— START OF Information supplied —

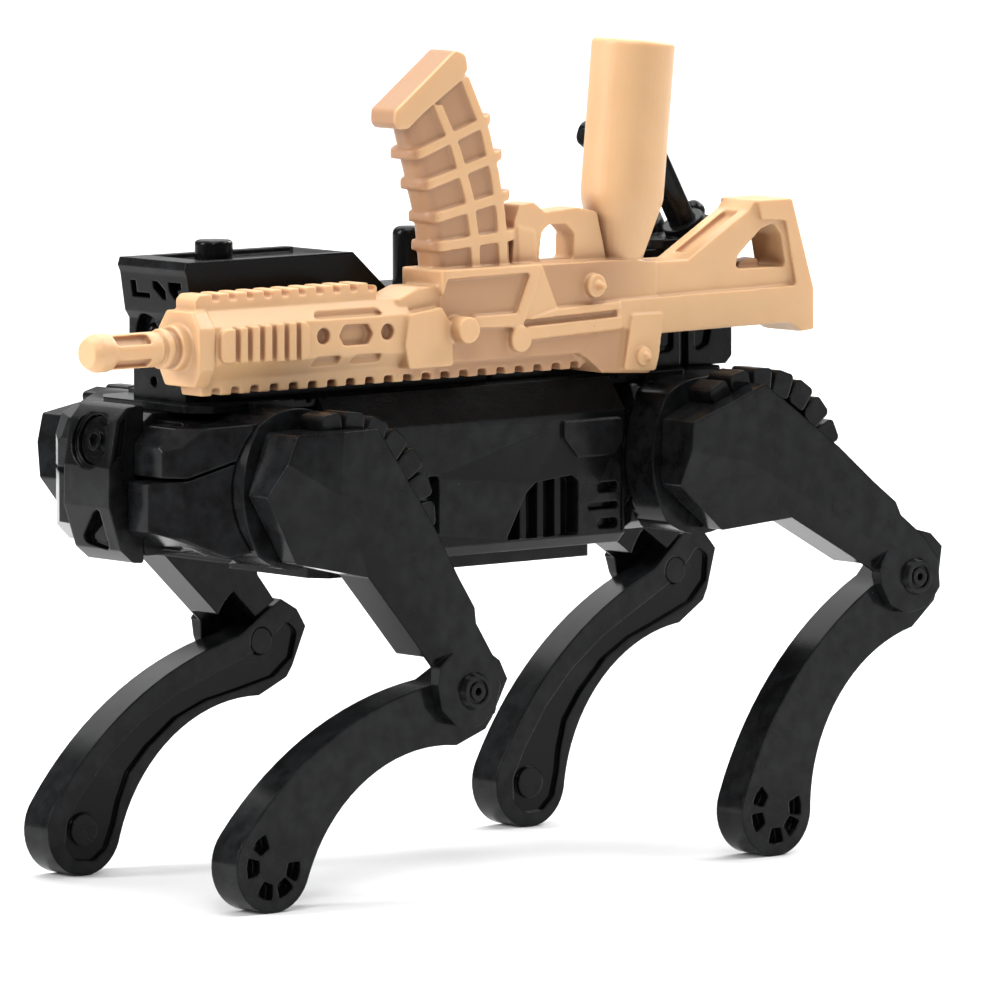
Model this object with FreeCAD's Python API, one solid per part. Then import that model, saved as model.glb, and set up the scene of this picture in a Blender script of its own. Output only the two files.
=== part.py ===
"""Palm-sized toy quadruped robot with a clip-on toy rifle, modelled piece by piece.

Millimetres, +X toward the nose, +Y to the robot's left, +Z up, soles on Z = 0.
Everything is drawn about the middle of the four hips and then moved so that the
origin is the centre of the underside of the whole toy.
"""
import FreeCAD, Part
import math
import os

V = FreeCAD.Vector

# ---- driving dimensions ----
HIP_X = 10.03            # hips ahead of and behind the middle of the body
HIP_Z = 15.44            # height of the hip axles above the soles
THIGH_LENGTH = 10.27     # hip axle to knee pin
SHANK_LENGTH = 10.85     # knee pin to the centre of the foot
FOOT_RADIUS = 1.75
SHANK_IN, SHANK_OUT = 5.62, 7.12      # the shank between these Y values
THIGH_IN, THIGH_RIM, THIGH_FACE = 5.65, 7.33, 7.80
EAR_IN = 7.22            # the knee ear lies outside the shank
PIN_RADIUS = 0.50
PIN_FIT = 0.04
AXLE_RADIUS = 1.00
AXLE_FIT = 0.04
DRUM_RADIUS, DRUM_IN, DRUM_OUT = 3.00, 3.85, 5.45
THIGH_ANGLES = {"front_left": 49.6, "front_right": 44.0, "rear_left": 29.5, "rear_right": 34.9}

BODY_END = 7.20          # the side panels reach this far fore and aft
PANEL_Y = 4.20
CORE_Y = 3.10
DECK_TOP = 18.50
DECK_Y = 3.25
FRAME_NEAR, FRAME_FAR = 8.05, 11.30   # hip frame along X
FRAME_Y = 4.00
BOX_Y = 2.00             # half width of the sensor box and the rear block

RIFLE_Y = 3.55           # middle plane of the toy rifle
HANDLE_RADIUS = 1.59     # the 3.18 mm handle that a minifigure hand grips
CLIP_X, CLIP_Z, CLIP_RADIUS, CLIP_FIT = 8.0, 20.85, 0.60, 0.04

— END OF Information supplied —

**Your goal**
Take the lines above from the first through the one containing "V = FreeCAD.Vector" and reproduce them exactly; include nothing else.

**Answer in full**
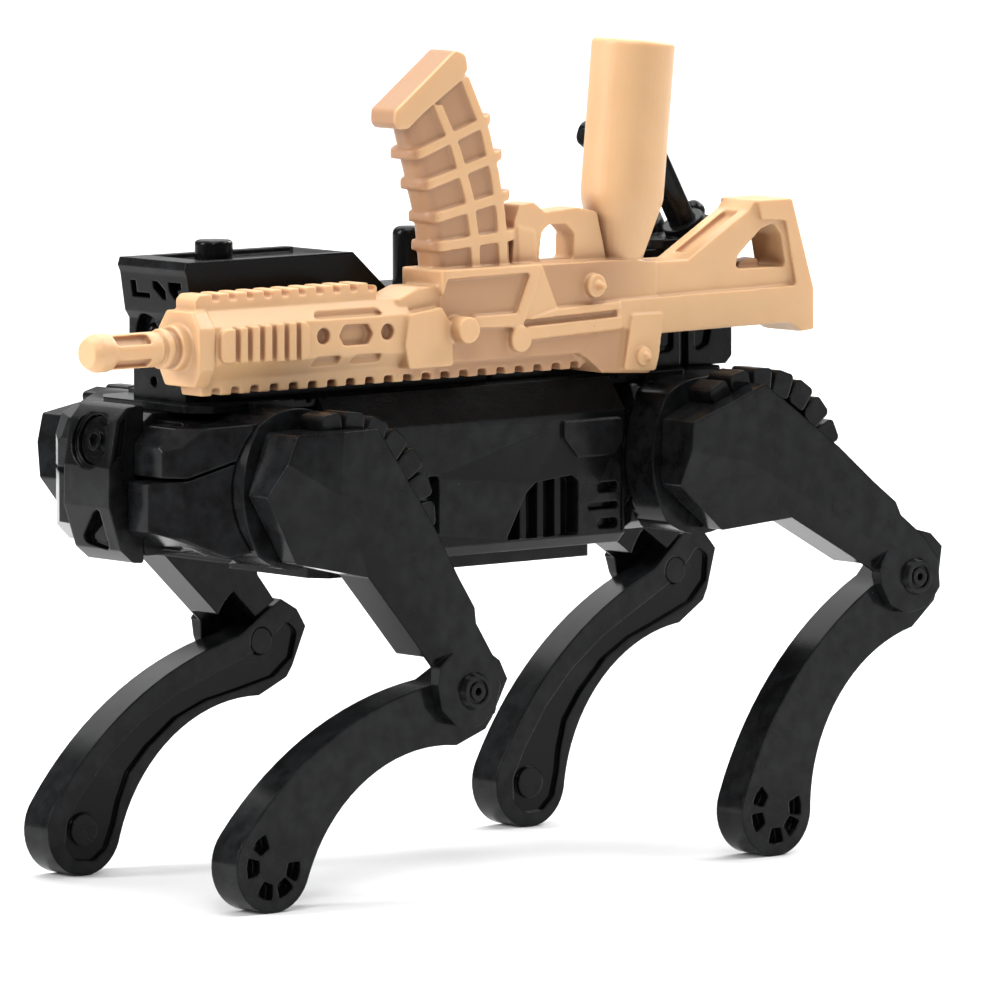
Model this object with FreeCAD's Python API, one solid per part. Then import that model, saved as model.glb, and set up the scene of this picture in a Blender script of its own. Output only the two files.
=== part.py ===
"""Palm-sized toy quadruped robot with a clip-on toy rifle, modelled piece by piece.

Millimetres, +X toward the nose, +Y to the robot's left, +Z up, soles on Z = 0.
Everything is drawn about the middle of the four hips and then moved so that the
origin is the centre of the underside of the whole toy.
"""
import FreeCAD, Part
import math
import os

V = FreeCAD.Vector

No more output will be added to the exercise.